● WORK TO COMPLETE:
Repeat the listing below in full, exactly as it stands.

Begin COLLECTED DATA

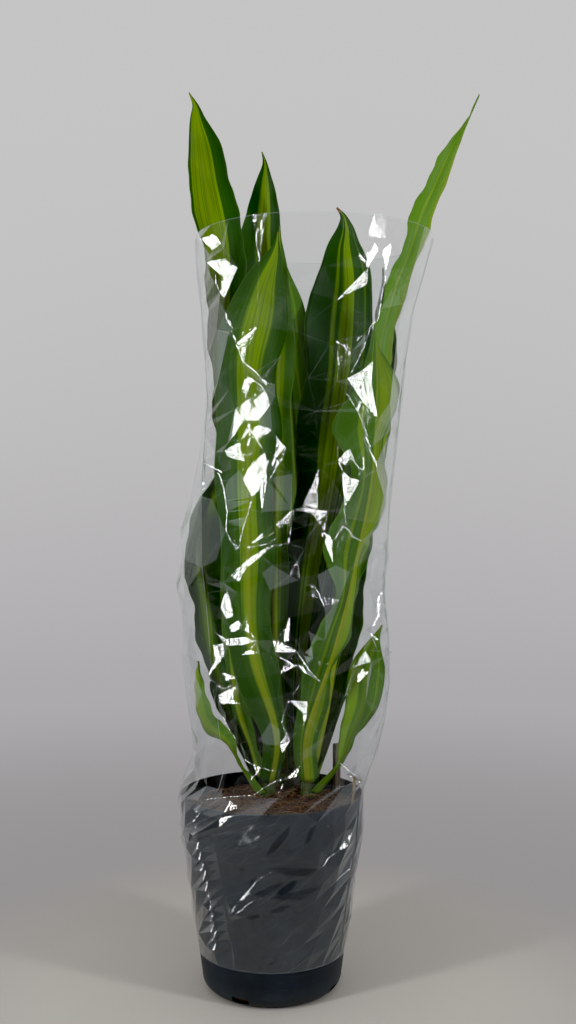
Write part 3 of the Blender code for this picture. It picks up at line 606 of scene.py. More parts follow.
upper_skin = leaf_material("dracaena_leaf_upper_skin", "#102d03", "#1a3e06", "#386408", "#5a7300",
                           "#6d8902", "#465f08", 0.20, 0.12)
under_skin = leaf_material("dracaena_leaf_underside", "#1b3b08", "#27480d", "#598024", "#667f06",
                           "#7b960d", "#86901c", 0.85, 0.10)
young_bark = bark_material()
peat = soil_material()
coir = fibre_material()
pot_plastic = pot_material()
clear_film = film_material("clear_polypropylene_film", 0.0, 0.004, 0.016, 0.05)
creased_film = film_material("creased_polypropylene_film", 0.02, 0.08, 0.06, 0.20)
stake_wood = wood_material("weathered_pine_stake", "#6f5e4e", "#41352b", 1.6)
stick_wood = wood_material("split_bamboo_stick", "#9c8158", "#6d5637", 1.0)
studio_paint_and_painted_glow = floor_material()


# ---------------------------------------------------------------- leaves

def cane_radius(shoot, z):
    """Radius of a cane at height z, without its leaf rings."""
    share = (z - SOIL_EDGE_Z) / (CANE_TOP_Z[shoot] - SOIL_EDGE_Z)
    return CANE_RADIUS + (CANE_TOP_RADIUS - CANE_RADIUS) * min(max(share, 0.0), 1.0)


def foot_radius(shoot, foot_z):
    """Distance of a leaf's foot from the cane's axis."""
    clear = cane_radius(shoot, foot_z) + CANE_RING_RELIEF + GAP
    return clear / cos(FOOT_HALF_WIDTH / clear / CAD_STRIPS)


def midrib(shoot, rung, heading, lean, points):
    """Smooth curve from the cane through the leaf's points, at even steps."""
    foot_z = FIRST_FOOT_Z + rung * RUNG
    outward = Vector((cos(heading), sin(heading), 0.0))
    foot = CANE_AXES[shoot] + outward * foot_radius(shoot, foot_z) + Vector((0, 0, foot_z))
    knee = foot + outward * (FOOT_RUN * sin(lean)) + Vector((0, 0, FOOT_RUN * cos(lean)))
    route = np.array([foot, knee] + [Vector(point) for point in points])
    steps = np.linalg.norm(np.diff(route, axis=0), axis=1)
    chords = np.concatenate(([0.0], np.cumsum(steps)))
    fine = along(list(zip(chords, route)), np.linspace(0.0, chords[-1], MIDRIB_SAMPLES))
    travelled = np.concatenate(([0.0], np.cumsum(np.linalg.norm(np.diff(fine, axis=0), axis=1))))
    return fine, travelled


def leaf_shape(leaf, across, lengthwise):
    """Points of a leaf's upper face, and what its material and its thickness need there."""
    shoot, rung, heading, lean, half_width, curl, wave, phase = leaf[:8]
    swell, swell_phase, kind, points, facing = leaf[8:]
    lean = radians(lean)
    fine, travelled = midrib(shoot, rung, radians(heading), lean, points)
    length = travelled[-1]
    run = lengthwise * length
    centre = np.column_stack([np.interp(run, travelled, fine[:, axis]) for axis in range(3)])
    slopes = np.gradient(fine, travelled, axis=0)
    tangent = unit(np.column_stack([np.interp(run, travelled, slopes[:, axis]) for axis in range(3)]))
    look = np.radians(along(facing, lengthwise))
    toward = np.column_stack([np.cos(look), np.sin(look), np.zeros_like(look)])
    normal = unit(toward - tangent * np.sum(toward * tangent, axis=1, keepdims=True))
    side = np.cross(tangent, normal)

    start = foot_radius(shoot, FIRST_FOOT_Z + rung * RUNG)
    blade_share = np.clip(run / FOOT_RUN, 0.0, 1.0)
    half = along(kind, lengthwise) * along(TIP_ALONG, length - run) * half_width
    half = FOOT_HALF_WIDTH * (1 - blade_share) + half * blade_share
    radius = np.interp(run, [0.0, FOOT_RUN, CURLED_UNTIL], [start, start + FOOT_RUN * sin(lean), curl])
    margin = np.clip((lengthwise - WAVE_START) / (WAVE_FULL - WAVE_START), 0.0, 1.0)
    left_side = across > 0
    turn = 2 * pi * run / SWELL_LENGTH + swell_phase + np.where(left_side, SWELL_SHIFT, 0.0)
    swell = swell * margin * np.where(left_side, SWELL_ON_LEFT, 1.0) * np.sin(turn)
    angle = across * half * (1 + swell) / radius
    taper = np.clip((1.0 - lengthwise) / WAVE_FADE, 0.0, 1.0)
    swing = np.sin(2 * pi * run / WAVE_LENGTH + phase + np.where(left_side, WAVE_SHIFT, 0.0))
    ripple = wave * margin * taper * np.abs(across) ** WAVE_POWER * swing

    keel = along(KEEL_HALF_WIDTH, run)
    middle = np.exp(-(across * half / keel) ** 2)
    frill_turn = 2 * pi * run / FRILL_LENGTH + 3 * phase + np.where(left_side, 0.0, WAVE_SHIFT)
    frill = FRILL_HEIGHT * margin * taper * np.abs(across) ** FRILL_POWER * np.sin(frill_turn)
    shown = np.clip(run / FOOT_RUN - SHEATHED_SHARE, 0.0, 1.0)
    groove = GROOVE_DEPTH * middle * shown * taper
    surface = (centre + side * (radius * np.sin(angle))[:, None]
               + normal * (radius * (1 - np.cos(angle)) + ripple + frill - groove)[:, None])
    rib = KEEL_HEIGHT * np.clip(keel / keel.max(), 0.0, 1.0) * middle * shown
    return surface, half, run, length - run, BLADE_THICKNESS + rib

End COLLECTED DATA

● ANSWER TO THE PROBLEM:
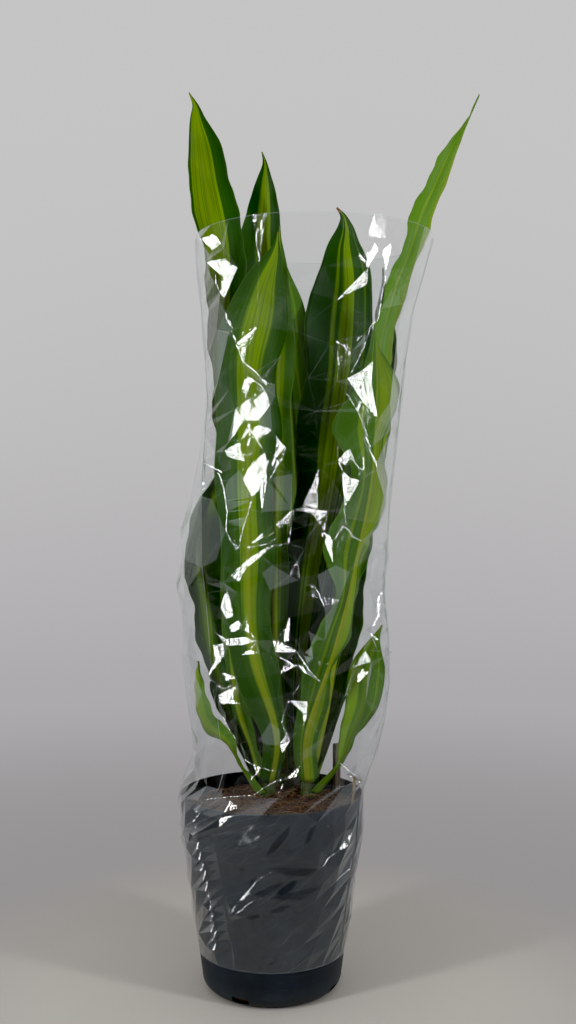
Write part 3 of the Blender code for this picture. It picks up at line 606 of scene.py. More parts follow.
upper_skin = leaf_material("dracaena_leaf_upper_skin", "#102d03", "#1a3e06", "#386408", "#5a7300",
                           "#6d8902", "#465f08", 0.20, 0.12)
under_skin = leaf_material("dracaena_leaf_underside", "#1b3b08", "#27480d", "#598024", "#667f06",
                           "#7b960d", "#86901c", 0.85, 0.10)
young_bark = bark_material()
peat = soil_material()
coir = fibre_material()
pot_plastic = pot_material()
clear_film = film_material("clear_polypropylene_film", 0.0, 0.004, 0.016, 0.05)
creased_film = film_material("creased_polypropylene_film", 0.02, 0.08, 0.06, 0.20)
stake_wood = wood_material("weathered_pine_stake", "#6f5e4e", "#41352b", 1.6)
stick_wood = wood_material("split_bamboo_stick", "#9c8158", "#6d5637", 1.0)
studio_paint_and_painted_glow = floor_material()


# ---------------------------------------------------------------- leaves

def cane_radius(shoot, z):
    """Radius of a cane at height z, without its leaf rings."""
    share = (z - SOIL_EDGE_Z) / (CANE_TOP_Z[shoot] - SOIL_EDGE_Z)
    return CANE_RADIUS + (CANE_TOP_RADIUS - CANE_RADIUS) * min(max(share, 0.0), 1.0)


def foot_radius(shoot, foot_z):
    """Distance of a leaf's foot from the cane's axis."""
    clear = cane_radius(shoot, foot_z) + CANE_RING_RELIEF + GAP
    return clear / cos(FOOT_HALF_WIDTH / clear / CAD_STRIPS)


def midrib(shoot, rung, heading, lean, points):
    """Smooth curve from the cane through the leaf's points, at even steps."""
    foot_z = FIRST_FOOT_Z + rung * RUNG
    outward = Vector((cos(heading), sin(heading), 0.0))
    foot = CANE_AXES[shoot] + outward * foot_radius(shoot, foot_z) + Vector((0, 0, foot_z))
    knee = foot + outward * (FOOT_RUN * sin(lean)) + Vector((0, 0, FOOT_RUN * cos(lean)))
    route = np.array([foot, knee] + [Vector(point) for point in points])
    steps = np.linalg.norm(np.diff(route, axis=0), axis=1)
    chords = np.concatenate(([0.0], np.cumsum(steps)))
    fine = along(list(zip(chords, route)), np.linspace(0.0, chords[-1], MIDRIB_SAMPLES))
    travelled = np.concatenate(([0.0], np.cumsum(np.linalg.norm(np.diff(fine, axis=0), axis=1))))
    return fine, travelled


def leaf_shape(leaf, across, lengthwise):
    """Points of a leaf's upper face, and what its material and its thickness need there."""
    shoot, rung, heading, lean, half_width, curl, wave, phase = leaf[:8]
    swell, swell_phase, kind, points, facing = leaf[8:]
    lean = radians(lean)
    fine, travelled = midrib(shoot, rung, radians(heading), lean, points)
    length = travelled[-1]
    run = lengthwise * length
    centre = np.column_stack([np.interp(run, travelled, fine[:, axis]) for axis in range(3)])
    slopes = np.gradient(fine, travelled, axis=0)
    tangent = unit(np.column_stack([np.interp(run, travelled, slopes[:, axis]) for axis in range(3)]))
    look = np.radians(along(facing, lengthwise))
    toward = np.column_stack([np.cos(look), np.sin(look), np.zeros_like(look)])
    normal = unit(toward - tangent * np.sum(toward * tangent, axis=1, keepdims=True))
    side = np.cross(tangent, normal)

    start = foot_radius(shoot, FIRST_FOOT_Z + rung * RUNG)
    blade_share = np.clip(run / FOOT_RUN, 0.0, 1.0)
    half = along(kind, lengthwise) * along(TIP_ALONG, length - run) * half_width
    half = FOOT_HALF_WIDTH * (1 - blade_share) + half * blade_share
    radius = np.interp(run, [0.0, FOOT_RUN, CURLED_UNTIL], [start, start + FOOT_RUN * sin(lean), curl])
    margin = np.clip((lengthwise - WAVE_START) / (WAVE_FULL - WAVE_START), 0.0, 1.0)
    left_side = across > 0
    turn = 2 * pi * run / SWELL_LENGTH + swell_phase + np.where(left_side, SWELL_SHIFT, 0.0)
    swell = swell * margin * np.where(left_side, SWELL_ON_LEFT, 1.0) * np.sin(turn)
    angle = across * half * (1 + swell) / radius
    taper = np.clip((1.0 - lengthwise) / WAVE_FADE, 0.0, 1.0)
    swing = np.sin(2 * pi * run / WAVE_LENGTH + phase + np.where(left_side, WAVE_SHIFT, 0.0))
    ripple = wave * margin * taper * np.abs(across) ** WAVE_POWER * swing

    keel = along(KEEL_HALF_WIDTH, run)
    middle = np.exp(-(across * half / keel) ** 2)
    frill_turn = 2 * pi * run / FRILL_LENGTH + 3 * phase + np.where(left_side, 0.0, WAVE_SHIFT)
    frill = FRILL_HEIGHT * margin * taper * np.abs(across) ** FRILL_POWER * np.sin(frill_turn)
    shown = np.clip(run / FOOT_RUN - SHEATHED_SHARE, 0.0, 1.0)
    groove = GROOVE_DEPTH * middle * shown * taper
    surface = (centre + side * (radius * np.sin(angle))[:, None]
               + normal * (radius * (1 - np.cos(angle)) + ripple + frill - groove)[:, None])
    rib = KEEL_HEIGHT * np.clip(keel / keel.max(), 0.0, 1.0) * middle * shown
    return surface, half, run, length - run, BLADE_THICKNESS + rib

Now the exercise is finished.